The Fed will likely face similar debates at its next FOMC meeting, but the fact is that the Fed cannot raise interest rates significantly, since that would cause the interest burden on the federal deficit ($414 billion in fiscal 2010) to potentially spin out of control. As a result, the interest rate differential between the U.S. dollar and its competing currencies is expected to put further downward pressure on the dollar.

The U.S. dollar actually hit a four-month low relative to the euro last Monday. Then the euro suffered a series of mid-week body blows. First, on Tuesday, Moody’s downgraded Greece’s debt three notches, from Ba1 to B1. Then, on Wednesday, Portugal had to pay much higher rates than expected on its two-year note auction, and on Thursday Moody’s downgraded Spain’s debt one notch, from Aa1 to Aa2.

Despite last week’s modest dollar rally, I expect the U.S. dollar to remain under pressure after all the dust settles, since the federal government has posted a monstrously high $223 billion monthly budget deficit in February, the largest February deficit ever recorded and the 29th straight monthly deficit. Interestingly, since February’s deficit is nearly four times larger than the House’s total spending cuts (so far) and over 30 times the Senate’s proposed cuts, it is evident that reining in federal spending looks next to impossible.

Meanwhile, food price inflation isn’t going away any time soon. The fact that the Ogallala Aquifer — the world’s largest underground body of fresh water, running from South Dakota to Texas — is running dry is also raising concerns that food prices will spiral out of control, especially if another “dust bowl” emerges.

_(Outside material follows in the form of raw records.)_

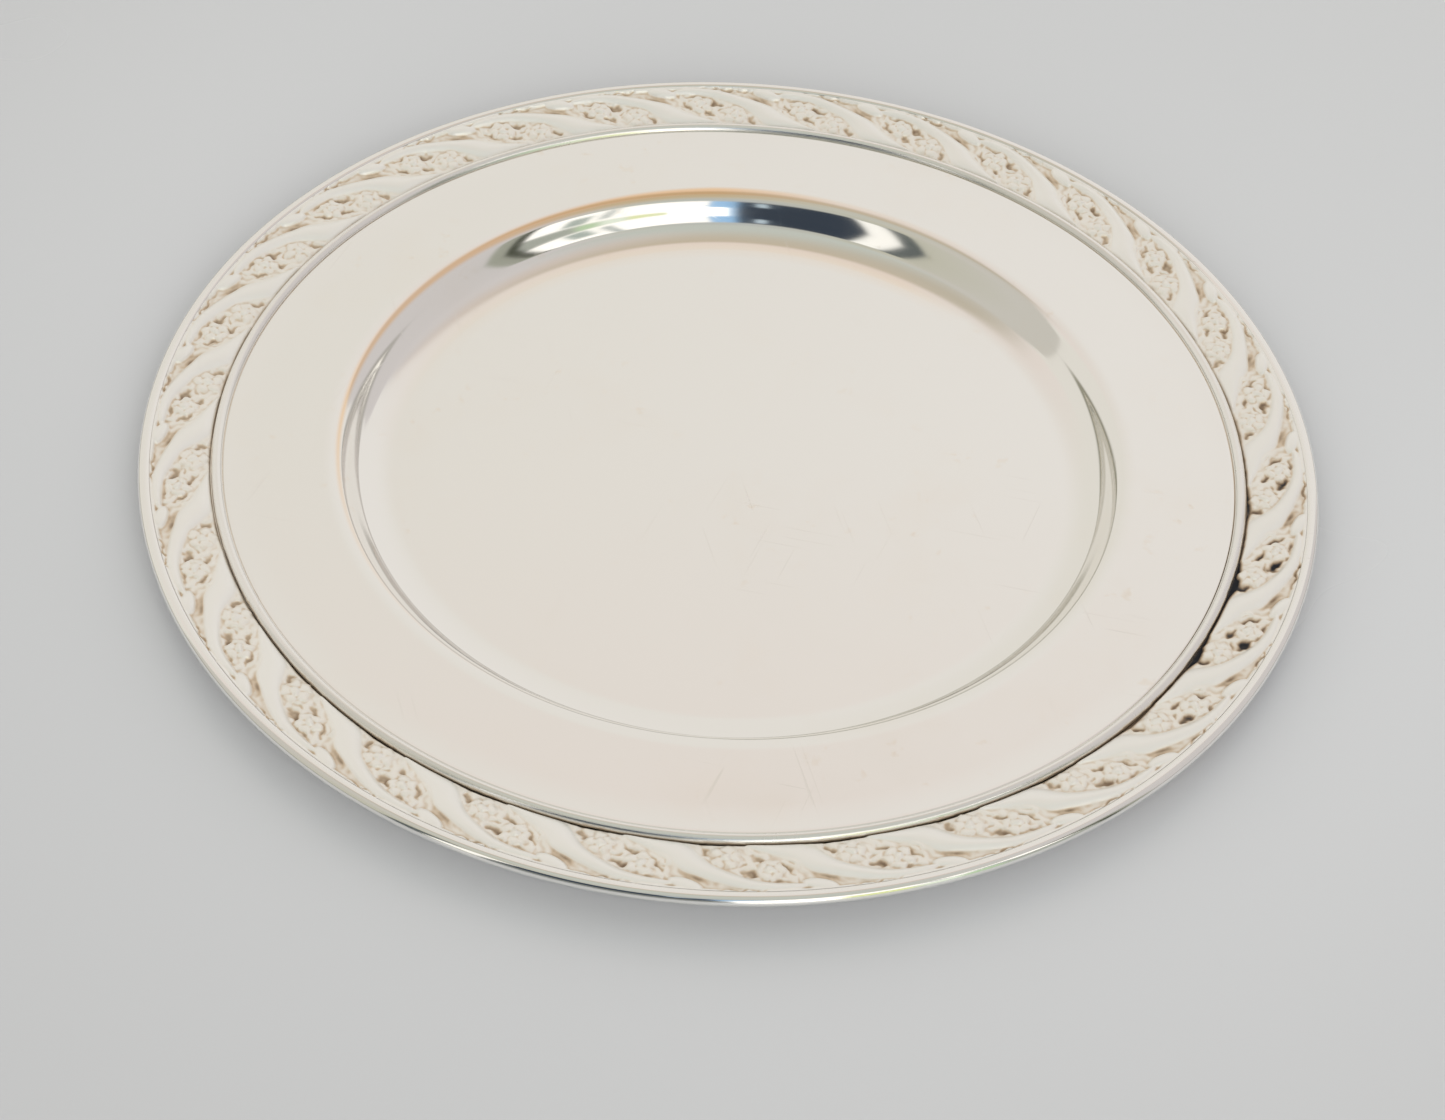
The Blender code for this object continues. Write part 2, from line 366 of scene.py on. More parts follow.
def along_ribbon(x, v):
    """(signed distance over half-width, share of the way along) of the nearest ribbon point."""
    best = np.full(x.shape, 1e9)
    across = np.zeros(x.shape)
    share = np.zeros(x.shape)
    count = len(RIBBON_LINE) - 1
    for index in range(count):
        ax, av, aw = RIBBON_LINE[index]
        bx, bv, bw = RIBBON_LINE[index + 1]
        length = math.hypot(bx - ax, bv - av)
        ux, uv = (bx - ax) / length, (bv - av) / length
        t = np.clip(((x - ax) * ux + (v - av) * uv) / length, 0.0, 1.0)
        dx = x - ax - t * (bx - ax)
        dv = v - av - t * (bv - av)
        distance = np.hypot(dx, dv)
        closer = distance < best
        side = np.sign(ux * dv - uv * dx)
        width = aw + t * (bw - aw)
        best = np.where(closer, distance, best)
        across = np.where(closer, side * distance / width, across)
        share = np.where(closer, (index + t) / count, share)
    return across, share


def turned_into(x, v, at, tilt):
    """Coordinates about a point, along and across a direction tilted in degrees."""
    angle = math.radians(tilt)
    dx, dv = x - at[0], v - at[1]
    return (dx * math.cos(angle) + dv * math.sin(angle),
            -dx * math.sin(angle) + dv * math.cos(angle))


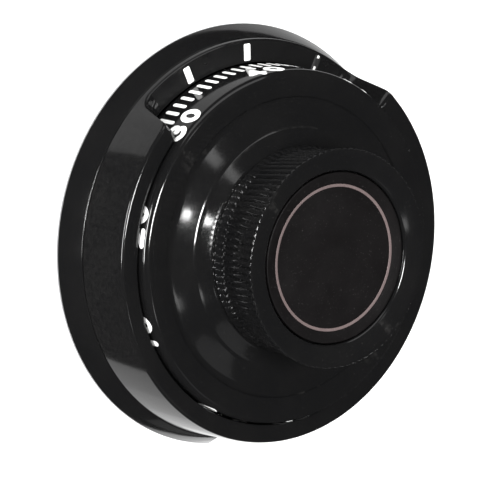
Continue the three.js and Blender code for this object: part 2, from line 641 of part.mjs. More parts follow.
buildBaseRing();
buildHousing();
buildMarks();
buildBack();
buildGlands();
buildDrum();
buildKnob();
buildButton();
buildSpindle();
buildPlates();
buildTrain();
buildEscapement();
buildSwitches();

export default timer;
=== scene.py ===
"""The looks of a round enlarger timer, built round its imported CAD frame.

Metres, +Z along the dial's axis towards the knob, +Y towards 12 o'clock. Lengths are written in millimetres
and scaled by MM.
"""
import json
import math

import bmesh
import bpy
import numpy as np
from mathutils import Matrix, Vector


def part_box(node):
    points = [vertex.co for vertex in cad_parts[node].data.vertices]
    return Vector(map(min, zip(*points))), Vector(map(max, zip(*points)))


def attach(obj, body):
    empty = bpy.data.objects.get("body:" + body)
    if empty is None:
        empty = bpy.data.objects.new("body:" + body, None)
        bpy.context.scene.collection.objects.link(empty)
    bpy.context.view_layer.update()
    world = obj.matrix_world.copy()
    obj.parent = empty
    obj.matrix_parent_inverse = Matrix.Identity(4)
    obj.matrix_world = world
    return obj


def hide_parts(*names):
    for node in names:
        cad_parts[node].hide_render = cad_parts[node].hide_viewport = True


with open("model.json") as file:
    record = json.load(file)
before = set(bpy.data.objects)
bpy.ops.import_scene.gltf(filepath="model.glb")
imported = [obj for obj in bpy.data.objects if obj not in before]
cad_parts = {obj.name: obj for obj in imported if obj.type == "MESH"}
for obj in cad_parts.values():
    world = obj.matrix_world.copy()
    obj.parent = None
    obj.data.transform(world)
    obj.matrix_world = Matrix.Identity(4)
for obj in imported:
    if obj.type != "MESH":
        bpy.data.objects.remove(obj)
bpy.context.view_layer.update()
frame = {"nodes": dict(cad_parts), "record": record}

MM = 0.001
SCENE = bpy.context.scene


def box_mm(node):
    """The lowest and highest corner of a CAD node, in millimetres."""
    low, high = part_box(node)
    return low / MM, high / MM


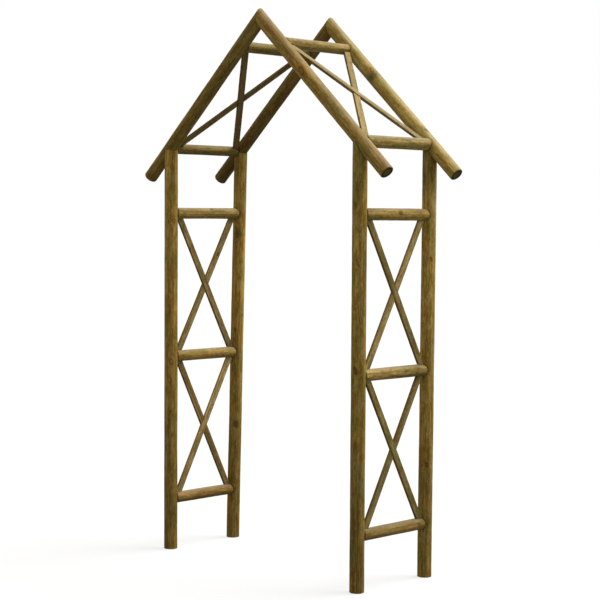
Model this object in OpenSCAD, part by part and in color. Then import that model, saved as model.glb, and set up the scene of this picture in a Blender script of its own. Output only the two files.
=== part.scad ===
// Rustic garden arch of machine-rounded poles.
// Two gable frames stand one behind the other. Rungs, ties and crossed braces join them.
// X runs across the walk-through, Y runs from the front frame to the back one, Z is up.
// Millimetres throughout. The ground is z = 0, midway between the four posts.

/* [Size] */
// Distance between the post axes across the walk-through
span = 1150; // [800:10:1800]
// Distance between the post axes from front to back
depth = 420; // [280:10:700]
// Height at which a post axis meets its rafter axis
eaves_height = 1799; // [1620:1:2200]
// Slope of the roof, in degrees
pitch = 42.3; // [30:0.5:50]
// Length of rafter past the post axis, along the slope
overhang = 195; // [100:5:260]

/* [Poles] */
// Post diameter
post_d = 60; // [52:1:80]
// Rafter diameter
rafter_d = 59; // [54:1:80]
// Side rung diameter
rung_d = 50; // [36:1:56]
// Diameter of the left eaves tie
left_eaves_tie_d = 46; // [36:1:54]
// Diameter of the right eaves tie
right_eaves_tie_d = 51; // [36:1:54]
// Ridge tie diameter
ridge_tie_d = 47; // [36:1:54]
// Chamfer round the low end of each rafter
end_chamfer = 2.5; // [0:0.5:6]

/* [Side panels] */
// Height of the lowest rung axis on the left
first_rung = 227; // [150:1:400]
// How much lower the rungs on the right sit
right_rungs_down = 1; // [0:1:40]
// Distance from one rung axis to the next
rung_step = 640; // [500:5:700]
// How far forward the foot of the back left post stands
left_foot_in = 42; // [0:1:60]
// How far forward the foot of the back right post stands
right_foot_in = 9; // [0:1:60]
// How far the square-sawn post head stops short of the rafter axis
head_drop = 11; // [4:1:20]

/* [Roof ties] */
// How far outside the post axis the eaves tie sits
eaves_tie_out = 6; // [0:1:20]
// Distance of each ridge tie axis from the ridge line, across the walk-through
ridge_tie_x = 121; // [70:1:200]

/* [Braces] */
// Width of the batten that a brace is made from
brace_w = 29; // [20:1:40]
// Thickness of the batten
brace_t = 12; // [8:0.5:18]
// Chamfer along the batten's four long edges
brace_chamfer = 1; // [0.5:0.5:3]
// How far the inner face of an inner brace lies inside the plane of the pole axes
brace_set = 6.5; // [0:0.5:8]
// How far an outer brace stands out beyond the inner one it crosses
brace_step = 3; // [1:0.5:6]
// How far above an upper rung axis a brace line meets the post
reach_up = 15; // [0:1:18]
// How far below a lower rung axis a brace line meets the post
reach_down = 4; // [0:1:18]

/* [Fits] */
// Clearance left at every scribed seat
seat_gap = 0.3; // [0.1:0.05:1]
// Clearance between the two halves of a cross-halving joint
lap_gap = 0.2; // [0.1:0.05:1]

/* [Hidden] */
$fn = 64;
axis_x = span / 2;
axis_y = depth / 2;
ridge_height = eaves_height + axis_x * tan(pitch);
head_z = eaves_height - head_drop;
post_face_y = axis_y - post_d / 2;
rafter_face_y = axis_y - rafter_d / 2;
// Slope distances are measured up the rafter axis from the post axis.
eaves_s = -eaves_tie_out / cos(pitch);
ridge_s = (axis_x - ridge_tie_x) / cos(pitch);
// Half of what the two braces of a pair share is cut from each, down to this height.
lap_n = (brace_step + brace_t) / 2 - brace_set;
// How far a blank or a cutter runs past what it cuts
spare = 60;
pole_colour = "#8f7440";
rung_colour = "#9a8049";
brace_colour = "#a68a52";

// side is -1 for left and 1 for right. row is -1 for the front frame and 1 for the back one.
function foot_in(side, row) = row < 0 ? 0 : side < 0 ? left_foot_in : right_foot_in;
function eaves_tie_d(side) = side < 0 ? left_eaves_tie_d : right_eaves_tie_d;
// Height of rung i, counted from 0 at the bottom
function rung_z(side, i) = first_rung + i * rung_step - (side > 0 ? right_rungs_down : 0);
// Height of a brace's inner face over the plane of the pole axes
function face_n(outer) = (outer ? brace_step : 0) - brace_set;
// How far forward a post axis stands at height z
function post_shift(side, row, z) = foot_in(side, row) * (1 - z / eaves_height);
function post_point(side, row, z) = [side * axis_x, row * axis_y - post_shift(side, row, z), z];

// A round bar from point a to point b, with a chamfer at a
module bar(a, b, d, chamfer = 0) {
  v = b - a;
  translate(a) rotate([0, acos(v[2] / norm(v)), atan2(v[1], v[0])]) {
    translate([0, 0, chamfer]) cylinder(h = norm(v) - chamfer, d = d);
    if (chamfer > 0) cylinder(h = chamfer, d1 = d - 2 * chamfer, d2 = d);
  }
}

// ---- Solids, each grown by g where another piece is scribed to it ----

// A post without its saddle: level at the ground, sawn square at the head
module post_blank(side, row, g = 0) {
  lean = atan(foot_in(side, row) / eaves_height);
  difference() {
    bar(post_point(side, row, -spare), post_point(side, row, head_z + spare), post_d + 2 * g);
    translate(post_point(side, row, -spare - g)) cube([2 * post_d, 2 * post_d, 2 * spare], center = true);
    translate(post_point(side, row, head_z + g)) rotate([-lean, 0, 0])
      translate([0, 0, spare]) cube([2 * post_d, 2 * post_d, 2 * spare], center = true);
  }
}

// A rafter without its plumb cut, from the overhang to past the ridge
module rafter_bar(side, row, g = 0) {
  c = cos(pitch);
  s = sin(pitch);
  low = [side * (axis_x + overhang * c), row * axis_y, eaves_height - overhang * s];
  top = [-side * rafter_d * c, row * axis_y, ridge_height + rafter_d * s];
  bar(low, top, rafter_d + 2 * g, end_chamfer);
}

module rung_bar(side, i, g = 0) {
  z = rung_z(side, i);
  bar(post_point(side, -1, z), post_point(side, 1, z), rung_d + 2 * g);
}

// A tie lies on the rafter axes, s up the slope from the post axis
module tie_bar(side, s, d, g = 0) {
  x = side * (axis_x - s * cos(pitch));
  z = eaves_height + s * sin(pitch);
  bar([x, -axis_y, z], [x, axis_y, z], d + 2 * g);
}

// ---- Braces ----

// Puts a flat drawing into a side panel (tilt 90) or a roof slope (tilt = pitch).
// Drawn x becomes the depth, drawn y climbs the panel, drawn z points outwards.
module in_panel(side, tilt, z0)
  rotate([0, 0, side > 0 ? 0 : 180]) translate([axis_x, 0, z0])
    rotate([0, tilt - 90, 0]) rotate([90, 0, 90]) children();

// The batten's section, grown by g. Drawn x lies across its face, drawn y through its thickness.
module batten_section(g = 0) {
  x = brace_w / 2 + g;
  top = brace_t + g;
  c = brace_chamfer;
  polygon([
    [c - x, -g], [x - c, -g], [x, c - g], [x, top - c],
    [x - c, top], [c - x, top], [-x, top - c], [-x, c - g]
  ]);
}

// The batten before its ends are cut. It runs past points p and q of the panel, by its own width.
module brace_bar(p, q, outer, g = 0) {
  along = (q - p) / norm(q - p);
  a = p - brace_w * along;
  translate([a[0], a[1], face_n(outer)]) rotate([0, 0, atan2(along[1], along[0])]) rotate([90, 0, 90])
    linear_extrude(norm(q - p) + 2 * brace_w) batten_section(g);
}

// The panel's space beyond height n, and the space below it
module beyond(n)
  translate([-ridge_height, -ridge_height, n]) cube([2 * ridge_height, 2 * ridge_height, spare]);
module below(n) beyond(n - spare);

// One brace through p and q, kept to the window between the pole axes. Its partner runs through a and b.
// Where they cross, the outer brace keeps its outer half and the inner one its inner half.
module halved_batten(p, q, a, b, corners, outer) difference() {
  intersection() {
    brace_bar(p, q, outer);
    translate([0, 0, -spare]) linear_extrude(2 * spare) polygon(corners);
  }
  intersection() {
    brace_bar(a, b, !outer, lap_gap);
    if (outer) below(lap_n + lap_gap / 2);
    else beyond(lap_n - lap_gap / 2);
  }
}

// Points of a panel as [depth, height], seen with the right panel's outward side to the viewer.
// y is the depth before a post's lean.
function side_point(side, row, y, z) = [side * (row * y - post_shift(side, row, z)), z];
function roof_point(side, row, y, s) = [side * row * y, s];

// The ends of a side brace, front one first. i is 0 for the lower panel.
function side_line(side, i, falls) = [
  for (row = [-1, 1]) let (high = falls == (row < 0))
    side_point(side, row, post_face_y, high ? rung_z(side, i + 1) + reach_up : rung_z(side, i) - reach_down)
];
function roof_line(side, falls) = [
  for (row = [-1, 1]) roof_point(side, row, rafter_face_y, falls == (row < 0) ? ridge_s : eaves_s)
];

// The window between the axes of the poles round a panel
function side_window(side, i) = [
  for (c = [[-1, 0], [1, 0], [1, 1], [-1, 1]]) side_point(side, c[0], axis_y, rung_z(side, i + c[1]))
];
function roof_window(side) = [
  for (c = [[-1, eaves_s], [1, eaves_s], [1, ridge_s], [-1, ridge_s]]) roof_point(side, c[0], axis_y, c[1])
];

// A side brace, scribed to the posts and rungs at its ends
module side_brace(side, i, falls, outer) {
  me = side_line(side, i, falls);
  other = side_line(side, i, !falls);
  color(brace_colour) difference() {
    in_panel(side, 90, 0)
      halved_batten(me[0], me[1], other[0], other[1], side_window(side, i), outer);
    for (row = [-1, 1]) post_blank(side, row, seat_gap);
    for (k = [i, i + 1]) rung_bar(side, k, seat_gap);
  }
}

// A roof brace, scribed to the rafters and ties at its ends
module roof_brace(side, falls, outer) {
  me = roof_line(side, falls);
  other = roof_line(side, !falls);
  color(brace_colour) difference() {
    in_panel(side, pitch, eaves_height)
      halved_batten(me[0], me[1], other[0], other[1], roof_window(side), outer);
    for (row = [-1, 1]) rafter_bar(side, row, seat_gap);
    tie_bar(side, eaves_s, eaves_tie_d(side), seat_gap);
    tie_bar(side, ridge_s, ridge_tie_d, seat_gap);
  }
}

// ---- Poles with their joints cut ----

// A post with the saddle that its rafter lies in
module post(side, row) color(pole_colour) difference() {
  post_blank(side, row);
  rafter_bar(side, row, seat_gap);
}

// A rung, fish-mouthed to both posts
module rung(side, i) color(rung_colour) difference() {
  rung_bar(side, i);
  post_blank(side, -1, seat_gap);
  post_blank(side, 1, seat_gap);
}

// A rafter with the plumb mitre that meets its partner at the ridge
module rafter(side, row) color(pole_colour) difference() {
  rafter_bar(side, row);
  translate([side * (seat_gap / 2 - 2 * rafter_d), row * axis_y, ridge_height])
    cube([4 * rafter_d, 2 * rafter_d, 6 * rafter_d], center = true);
}

// An eaves tie, scribed to both rafters and both post heads
module eaves_tie(side) color(rung_colour) difference() {
  tie_bar(side, eaves_s, eaves_tie_d(side));
  for (row = [-1, 1]) {
    rafter_bar(side, row, seat_gap);
    post_blank(side, row, seat_gap);
  }
}

// A ridge tie, fish-mouthed to both rafters
module ridge_tie(side) color(rung_colour) difference() {
  tie_bar(side, ridge_s, ridge_tie_d);
  for (row = [-1, 1]) rafter_bar(side, row, seat_gap);
}

// ---- Named pieces ----

module post_front_left() post(-1, -1);
module post_front_right() post(1, -1);
module post_back_left() post(-1, 1);
module post_back_right() post(1, 1);
module rung_left_low() rung(-1, 0);
module rung_left_mid() rung(-1, 1);
module rung_left_top() rung(-1, 2);
module rung_right_low() rung(1, 0);
module rung_right_mid() rung(1, 1);
module rung_right_top() rung(1, 2);
module rafter_front_left() rafter(-1, -1);
module rafter_front_right() rafter(1, -1);
module rafter_back_left() rafter(-1, 1);
module rafter_back_right() rafter(1, 1);
module tie_eaves_left() eaves_tie(-1);
module tie_eaves_right() eaves_tie(1);
module tie_ridge_left() ridge_tie(-1);
module tie_ridge_right() ridge_tie(1);
module brace_left_low_fall() side_brace(-1, 0, true, true);
module brace_left_low_rise() side_brace(-1, 0, false, false);
module brace_left_high_fall() side_brace(-1, 1, true, false);
module brace_left_high_rise() side_brace(-1, 1, false, true);
module brace_right_low_fall() side_brace(1, 0, true, true);
module brace_right_low_rise() side_brace(1, 0, false, false);
module brace_right_high_fall() side_brace(1, 1, true, true);
module brace_right_high_rise() side_brace(1, 1, false, false);
module brace_roof_left_fall() roof_brace(-1, true, false);
module brace_roof_left_rise() roof_brace(-1, false, true);
module brace_roof_right_fall() roof_brace(1, true, true);
module brace_roof_right_rise() roof_brace(1, false, false);

post_front_left();
post_front_right();
post_back_left();
post_back_right();
rung_left_low();
rung_left_mid();
rung_left_top();
rung_right_low();
rung_right_mid();
rung_right_top();
rafter_front_left();
rafter_front_right();
rafter_back_left();
rafter_back_right();
tie_eaves_left();
tie_eaves_right();
tie_ridge_left();
tie_ridge_right();
brace_left_low_fall();
brace_left_low_rise();
brace_left_high_fall();
brace_left_high_rise();
brace_right_low_fall();
brace_right_low_rise();
brace_right_high_fall();
brace_right_high_rise();
brace_roof_left_fall();
brace_roof_left_rise();
brace_roof_right_fall();
brace_roof_right_rise();
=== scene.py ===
"""Rustic garden arch: every pole, brace and screw head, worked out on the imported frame.

Lengths are metres. X runs across the walk-through, Y from the front frame to the back one, Z up.
side is -1 for left and 1 for right. row is -1 for the front frame and 1 for the back one.
"""
import math
from collections import namedtuple

import bpy
import numpy as np
from mathutils import Matrix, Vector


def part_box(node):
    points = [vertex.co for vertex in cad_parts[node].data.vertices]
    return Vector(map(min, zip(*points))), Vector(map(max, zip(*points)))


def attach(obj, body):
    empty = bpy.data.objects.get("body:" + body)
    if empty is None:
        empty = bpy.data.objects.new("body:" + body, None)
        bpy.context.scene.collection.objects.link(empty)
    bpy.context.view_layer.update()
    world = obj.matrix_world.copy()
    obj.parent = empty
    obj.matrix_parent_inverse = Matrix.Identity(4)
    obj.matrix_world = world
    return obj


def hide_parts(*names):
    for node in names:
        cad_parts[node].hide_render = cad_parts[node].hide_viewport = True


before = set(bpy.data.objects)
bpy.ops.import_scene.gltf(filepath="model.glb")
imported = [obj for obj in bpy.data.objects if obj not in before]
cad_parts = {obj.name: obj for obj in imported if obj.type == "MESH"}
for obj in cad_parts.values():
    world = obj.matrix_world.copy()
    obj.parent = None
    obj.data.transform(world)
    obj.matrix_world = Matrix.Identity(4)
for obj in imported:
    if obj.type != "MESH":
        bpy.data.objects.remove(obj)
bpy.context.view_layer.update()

SIDES = {-1: "left", 1: "right"}
ROWS = {-1: "front", 1: "back"}
LEVELS = ("low", "mid", "top")
TIE_PLACES = ("eaves", "ridge")
MM = 0.001

# ---- Sizes that the frame's boxes don't hold, the same as in the part's source ----

SEAT_GAP = 0.3 * MM
LAP_GAP = 0.2 * MM
END_CHAMFER = 2.5 * MM
BRACE_WIDTH = 29 * MM
REACH_UP = 15 * MM
REACH_DOWN = 4 * MM
OUTER_BRACES = (
    "brace_left_low_fall", "brace_left_high_rise", "brace_right_low_fall",
    "brace_right_high_fall", "brace_roof_left_rise", "brace_roof_right_fall",
)

# ---- Small helpers ----


def unit(v):
    return v / np.linalg.norm(v)


def low_corner(node):
    return np.array(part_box(node)[0])


def high_corner(node):
    return np.array(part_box(node)[1])


def middle(node):
    return (low_corner(node) + high_corner(node)) / 2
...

Overall, it appears that last week’s big shocks may cause the stock market to consolidate, and it looks like the Dow will start the week with a triple-digit loss. Near-term, crude oil demand will moderate a bit, since Japan is a major oil consumer, but Japan has to rebuild its country, so economic growth could emerge stronger than ever, due to all of the stimulus the Bank of Japan may issue. So with both the Bank of Japan and the Fed continuing to pump money into their respective banking systems, I suspect that worldwide GDP growth will continue rising, despite last week’s tragedies.